No offence, but you do not seem to know much about what you are planning to spend €100,000 on.


----------



## ClubMan (5 Nov 2007)

I agree with the previous poster. For €100K you should be looking for independent professional advice and not just sticking it in a single fund that happens to catch your attention.


----------



## machree101 (5 Nov 2007)

I agreed with it and felt a bit stupid now that put all money on one basket. Is there any other good investment you can recommend?


----------



## ClubMan (5 Nov 2007)

In my opinion you really should talk to a professional advisor - an authorised advisor or good multi-agency intermediary.


----------



## MMilken (5 Nov 2007)

machree101 said:


> I agreed with it and felt a bit stupid now that put all money on one basket. Is there any other good investment you can recommend?


 
A good investment depends on an investors requirements, attitude to risk, expected retun and many other things.

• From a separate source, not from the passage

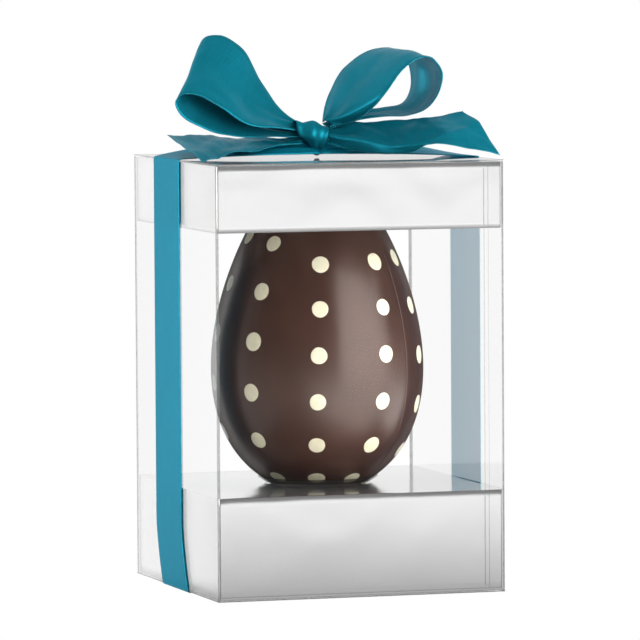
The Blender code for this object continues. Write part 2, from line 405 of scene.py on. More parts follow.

It's far too vague a question to answer here.

It's like me posting a message saying what car should I buy?

Only difference - I could not afford to spend €100K on a car!!


----------



## mollymalone (7 Dec 2007)

Hi Machree, I sell the protected consensus bond. I believe it represents good value but as with all capital guarantees you may sacrifice somewhat on your potential return. If you've already invested it may be foolhardy to consider withdrawing your investment at this stage. However rest assured that seeking a capital guaranteed product you would not fare much better and should expect net returns in the region of 6 - 6.5% p.a.


----------



## ClubMan (7 Dec 2007)

mollymalone said:


> However rest assured that seeking a capital guaranteed product you would not fare much better and should expect net returns in the region of 6 - 6.5% p.a.


On what basis are you projecting these returns?


----------